Their return, then, is not merely a music event. It is a cultural moment — a reunion between a group and a global community that helped build something genuinely new in popular music.
BTS Comeback Concert: Key Facts at a Glance
• Venue: Gwanghwamun Square, Seoul, South Korea
• Date: Saturday, March 21, 2026
• Format: Free concert; approximately 20,000 ticketed attendees inside the square
• Additional viewers: ~240,000 in surrounding streets watching on temporary screens
• Livestream: Netflix global livestream, 7 a.m. ET
• New album: ARIRANG — BTS’s first release in nearly four years
• Duration: Approximately one hour
• Road closures and subway adjustments implemented around Gyeongbokgung Palace area

What’s Next for BTS After Their 2026 Comeback?
Saturday’s Gwanghwamun concert is widely understood to be a beginning, not an end. Industry observers expect a full world tour to follow, along with additional album releases and the kind of sustained promotional campaign that BTS’s previous era — prior to military service — was defined by.
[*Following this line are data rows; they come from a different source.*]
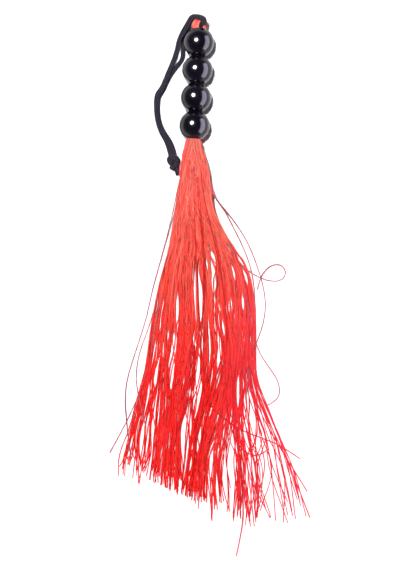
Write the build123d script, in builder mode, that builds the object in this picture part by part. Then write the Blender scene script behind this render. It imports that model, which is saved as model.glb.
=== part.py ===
"""Bead-gripped strand tassel with a wrist loop, lying at rest on a flat surface.

Four ball beads are threaded on a thick bundle of thin rubber strands. The bundle is
doubled over above the top bead, where the wrist cord passes through the fold, and its
loose ends fan out below the last bead as the tassel.

Frame, in millimetres: +Z up from the surface, +Y along the grip towards the fold,
+X to the right. The origin is on the surface, under the middle of the grip and tassel.
Places in lists below are measured from the middle of the grip, with Z from the surface.
"""

import os
from math import pi, radians, sin, sqrt, tan

from build123d import *

# Grip: ball beads on the doubled strand bundle
BEAD_COUNT = 4
BEAD_DIAMETER = 24.0
BEAD_LENGTH = 21.5
BEAD_GAP = 0.25
BORE_DIAMETER = 10.0
BORE_CLEARANCE = 0.05
BORE_CHAMFER = 0.25
GRIP_HEIGHT = BEAD_DIAMETER / 2
GRIP_MIDDLE = Vector(-26.7, 140.6, 0.0)
BEAD_PITCH = BEAD_LENGTH + BEAD_GAP
GRIP_END = (BEAD_COUNT - 1) / 2 * BEAD_PITCH + BEAD_LENGTH / 2
BUNDLE_DIAMETER = BORE_DIAMETER - 2 * BORE_CLEARANCE

# Fold of the strands above the top bead, and the eye in it for the wrist cord
FOLD_REACH = 9.1
FOLD_THICKNESS = 7.5
FOLD_ROUNDING = 2.6
FOLD_SQUARE_END = 0.5
EYE_WIDTH = 2.4
EYE_LENGTH = 4.8
EYE_X = 1.4
EYE_START = 0.5
EYE_ROUNDING = 0.5

# Ball of strands below the last bead, about which the tassel swings sideways
KNUCKLE_RADIUS = 5.4
KNUCKLE_GAP = 0.3
KNUCKLE_Y = -GRIP_END - KNUCKLE_RADIUS - KNUCKLE_GAP
NECK_START = 4.0
NECK_TOP_DIAMETER = 12.4
NECK_SIDE_MARGIN = 0.6
NECK_TOP_MARGIN = 0.9

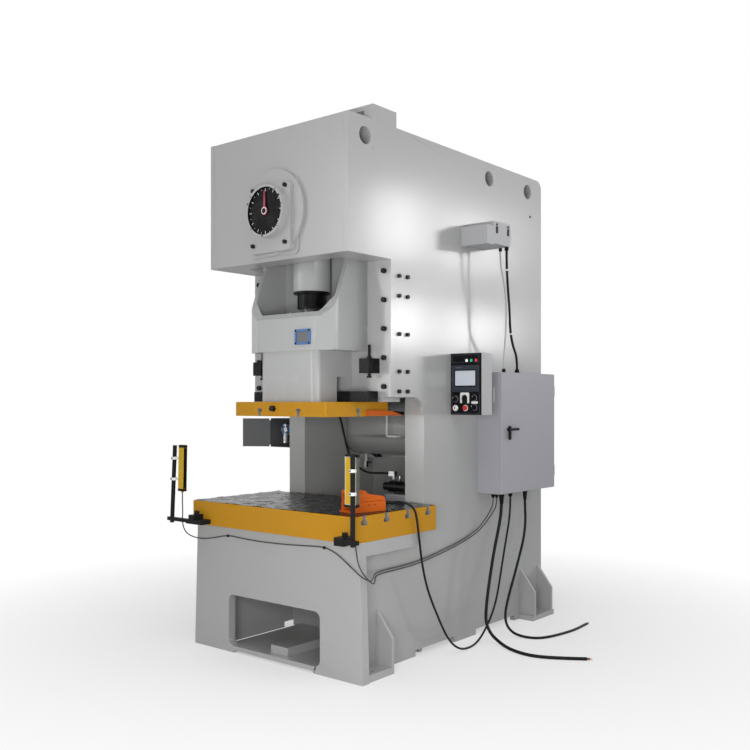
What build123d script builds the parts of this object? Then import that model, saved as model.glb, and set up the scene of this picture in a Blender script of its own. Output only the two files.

Whether BTS will pick up precisely where they left off, or whether years of individual growth, military experience and a changed global landscape will steer them in a new direction, remains to be seen. The title ARIRANG suggests a group that has done some reflection — that has thought about its roots, its identity, and what it actually wants to say now that all seven members are back in the same room.
For ARMY, the answer to “what’s next” may be simpler: whatever it is, they’ll be there.
BTS members are RM, Jin, Suga, J-Hope, Jimin, V, and Jungkook. All seven members are South Korean nationals who completed mandatory military service between 2022 and early 2026.